3. Stop being overly optimistic
Being overly optimistic suggests we are missing part of the bigger picture. When we only see the good, we reject aspects of self. Sometimes we are taught to be overly positive and avoid the negative. Avoidance is a defense mechanism and reveals something is missed. As you notice a tendency to favor the positive, shadow-work is useful. Ignoring things increases their density. Look at recurrent nightmares. What we resist, persists to invite us to make the unconscious, conscious. Manifestations of what you reject grow stronger. If you resist your dark side, it grow more solid, takes shape in ways you cannot ignore.
4. Realize you could be right, or could be free
As you explore deeper reasons for anger and fear, this can trigger moments of awakening that lead to greater authenticity, creativity, and emotional freedom. Finding pleasure in the way things are, rather than the way you think they should be, inspires others to act in ways that surprise us. being open to deeper insight into yourself accelerates self- growth.

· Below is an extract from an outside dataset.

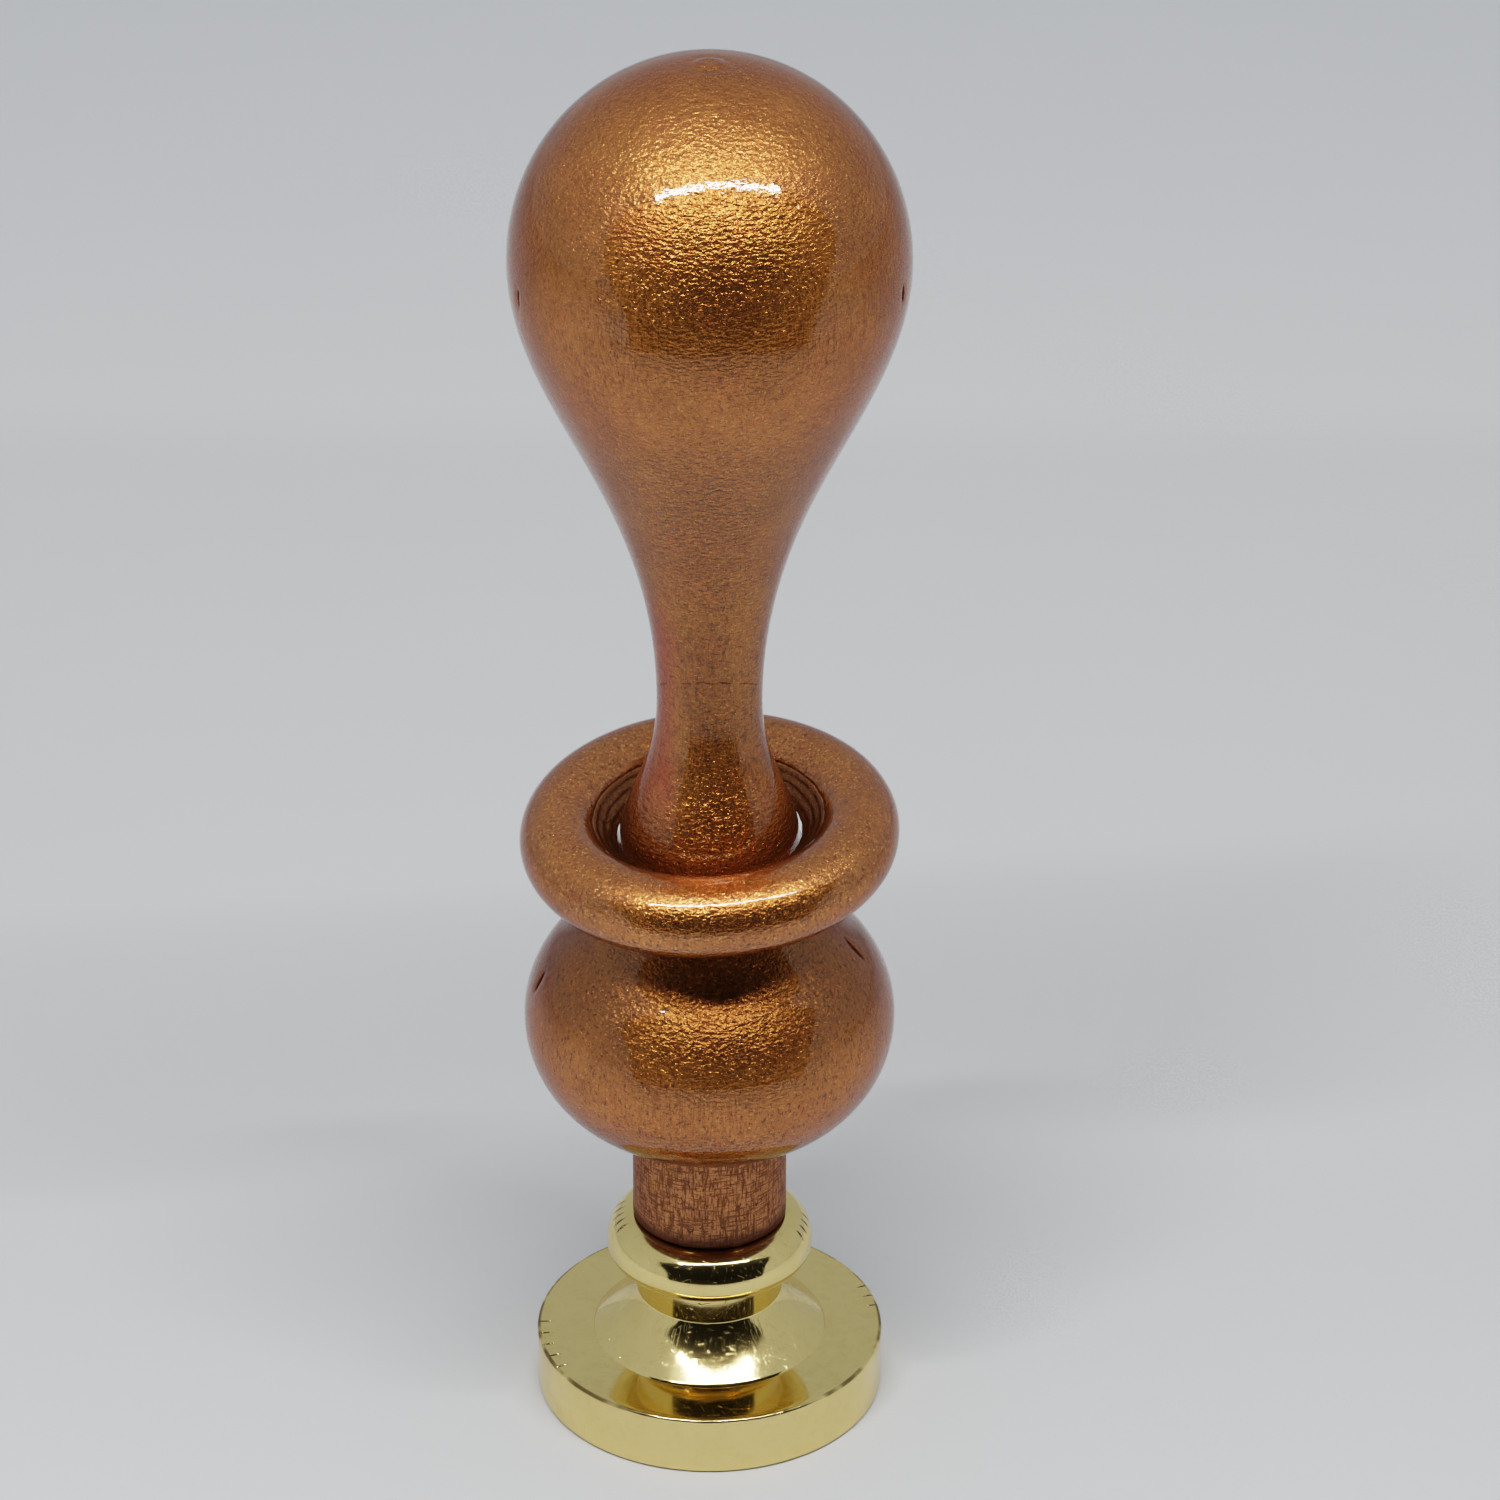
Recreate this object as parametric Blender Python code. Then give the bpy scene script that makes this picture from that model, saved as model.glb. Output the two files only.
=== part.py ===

5. Let go of desires for love, approval & appreciation
As we disconnect from feeling centres and subtle senses, this is like overriding our inner knowing. As we face the sense of conflict that arises, we begin to recognize that any desires we hold are unnecessary. That is, we are what we are seeeking. This is the beginning of letting go of desire for love, approval and appreciation because it dawns we are never missing anything.
6. Recognize spiritual bypassing
In the case that we justify going against our feelings by saying "this is an exercise in uncondicional love & forgiveness," this may turn out to be a case of spiritual bypassing (SB). SB is is like any other form of avoidance that rewards us with a false feeling of security and happiness, while undermining our deeper path of self-growth and transformation. John Welwood coined the term, 'spiritual bypassing' to mean: "the tendency to use spiritual ideas and practices to sidestep or avoid facing unresolved emotional issues, psychological wounds, and unfinished developmental tasks." Making the unconscious conscious is part of spiritual integration.
7. Integrate heart and soul
Bringing uncomfortable issues to the surface is helping to realize that emotions only have a hold over us when we allow it. Timeless practices such as meditation, mantras, sacred geometry, journalling, automatic writing, dream journalling and immersing in nature help us to integrate the deepest desires of the heart and soul. This draws our attention to any illusions of separaton we perpetuate in thought, word and deed.
8. Rebuild inner trust
Imagine the case where you befriend someone and they seem like one type of person and then later reveal they behave in ways that make you feel uncomfortable. If you trust your feelings, and are true to yourself, that friendship may diminish or disappear from your life. Whereas if you go against your inner compass, you are eroding the trust you have in yourself.
9. Strengthen listening
In life, there may be occasions where you feel unheard or ignored by people at work, in family or even in passing. Being aware of feeling ignored is tuning into deeper reasons and buried feelings of resentment and sadness about being devalued. As you live more based on feelings, your being feels more heard and the external world reflects this back.
10. Sharpen intuition
Intuition is the language of the soul, your essence. Living fully requires tuning in and living soely based on intuition without over-riding our inner knowing.
11. Jumpstart self-rediscovery
Until deep self-reflection happens, you may spend a great deal of time researching, creating or changing a sense of purpose and not really feel a sense of lasting clarity or direction. Purpose may simply be related to skills or experience you seem to have and overlook internal cues. Self-discovery only happens when you are tuned into your feelings.
12. Unleash inner genius
To become the best version of you, and truly free of what holds this back from realizing inner genius, the path involves uncovering and integrating your inner shadow aspects. They undermine your transformation into into the physical. Call if your soul's destiny or whatever you like. The most authentic version of you already exists but it is up to you to take steps to experience transfiguration. Every being has a unique path.
13. Accept yourself fully
Accepting who you are at the core involves living in alignment. Every journey to complete self-love is unique. Some paths can involve soul retrieval. The key is to walk the Path and know situations that present only change from the moment we have learned and integrated what those energies or lessons have to teach us. Accepting yourself fully allows you to turn inward and experience the peace that already exists within. That peace is immovable, unmoving, ever-present.